The task which is the purpose of the Communist Party is therefore characterized by two basic principles:

1) universality, because it contains the largest possible number of proletarians and acts on behalf of the class and not for vested interests and local groups of workers;

2) attachment to the final goal, the maximum program, because it is a result that is not immediate and cannot be achieved gradually.

Without doubt during its evolution bourgeoisie society provides partial solutions to specific problems, but they have nothing to do with the full and final solution pursued by the Communist Party.

Even the interests of the proletariat, where the interest is contingent and limited to more or less extensive groups, may, to some extent, be satisfied within the bourgeois world.

The conquest of these particular solutions is not the concern of the Communists. It is a task which is spontaneously allocated to from other organizations of the proletariat, such as unions, cooperatives, etc. ...

The communist party intervenes in these partial conquests to focus the attention of the masses on the general problem of the final conquest of power. As the “Manifesto of the Communist Party” states, “The real fruit of their battles lies, not in the immediate result, but in the ever expanding union of the workers.”
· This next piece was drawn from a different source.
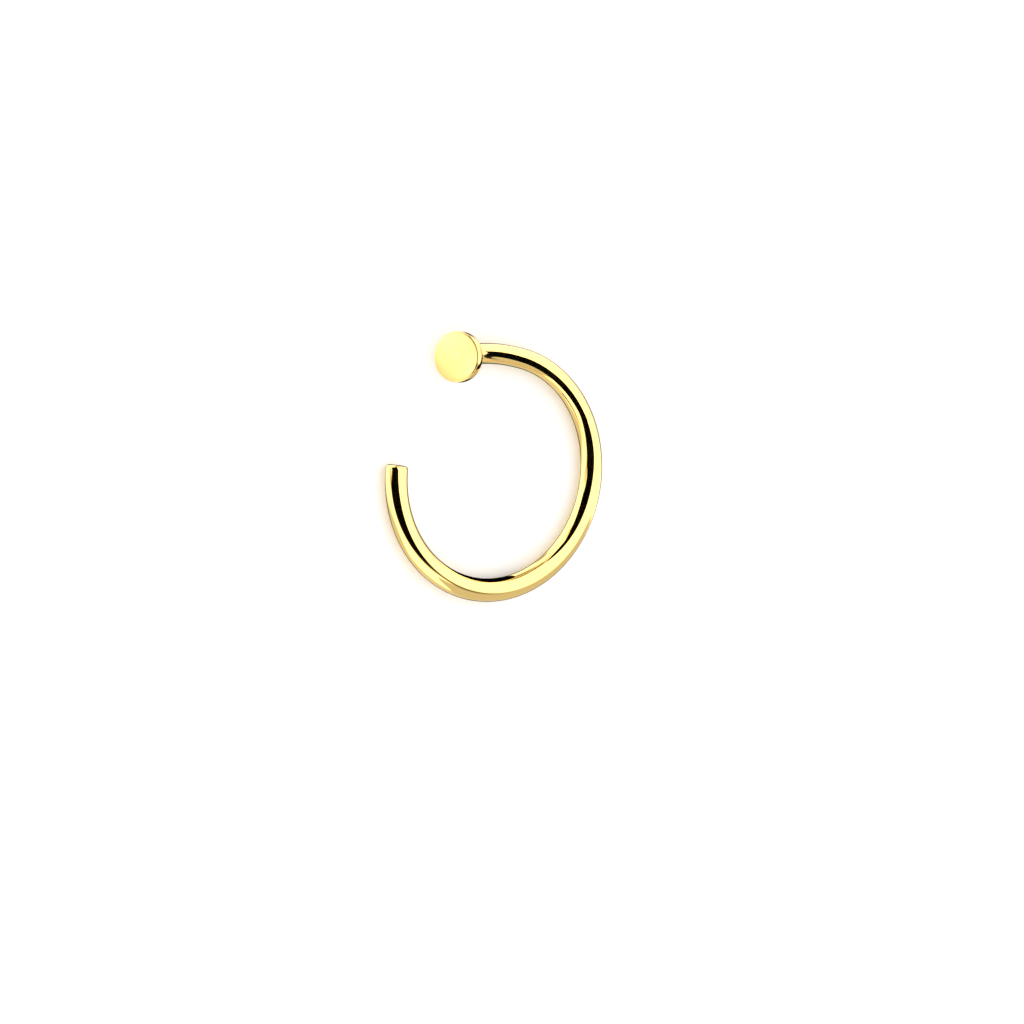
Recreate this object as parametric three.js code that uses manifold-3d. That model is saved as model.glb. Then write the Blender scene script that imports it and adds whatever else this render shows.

After the revolutionary conquest of power, the productive forces latent in the stifling yoke of the capitalist system will be liberated.

Even then, the main concern of the Party will not be a task of economic construction, to which the extraordinary explosion of organisms will spontaneously contribute: the bearers of the energy of a new world which was already in force in the conflict between producers and forms of production and which the political revolution does nothing other than allow it to grow. The real task of the Party will still be the political struggle against the bourgeoisie; vanquished, but still seeking to regain power; and the struggle for the unification of the proletariat beyond selfish and corporatist interests.

This second activity will take on increasingly greater importance during this period.

Today the existence of a common enemy, the power centralized in the state, the omnipresent capitalist in the factory, naturally cement proletarian solidarity that stands up against the formidable organized solidarity of the owners.

Tomorrow, when the workers of a factory, a city, an occupational group have been freed from the menace of the capitalist exploiter by the force of proletarian power, it is possible that local interests will take on  more power and virulence until all acquire communist political consciousness in its universality.

This is perhaps the reason for the action taken by the Russian Soviet State and which the bourgeois press has announced as the dissolution of the factory committees.

The most difficult problem of the communist tactic has always been to adhere closely to these characteristics of finality and generality which we talked about earlier.

Instead of focusing all their strength and despite all the difficulties in the implacable Marxist dialectic of the revolutionary process, the Communists have often yielded to deviations where their action is lost and crumbled in so-called concrete achievements and an overestimation of certain institutions, which seem to constitute an easier bridge across to communism than the terrifying leap into the abyss of the Revolution, the “Marxist catastrophe from which will arise the renewal of humanity.”

Reformism, revolutionary syndicalism, the cooperative movement are this and nothing else.

Some current maximalist trends which, faced the difficulties of the violent destruction of bourgeois power, search for a terrain to achieve and to concretize their activity, to render it possible technically, as well as initiatives that overestimate the anticipated creation of organs of the future economy such as factory committees, fall into the same mistakes.

Maximalism will only experience its first victory with the conquest of all power by the proletariat. Before that, it has nothing else to propose that the ever more vast, ever more conscious organization of the proletarian class on the political terrain.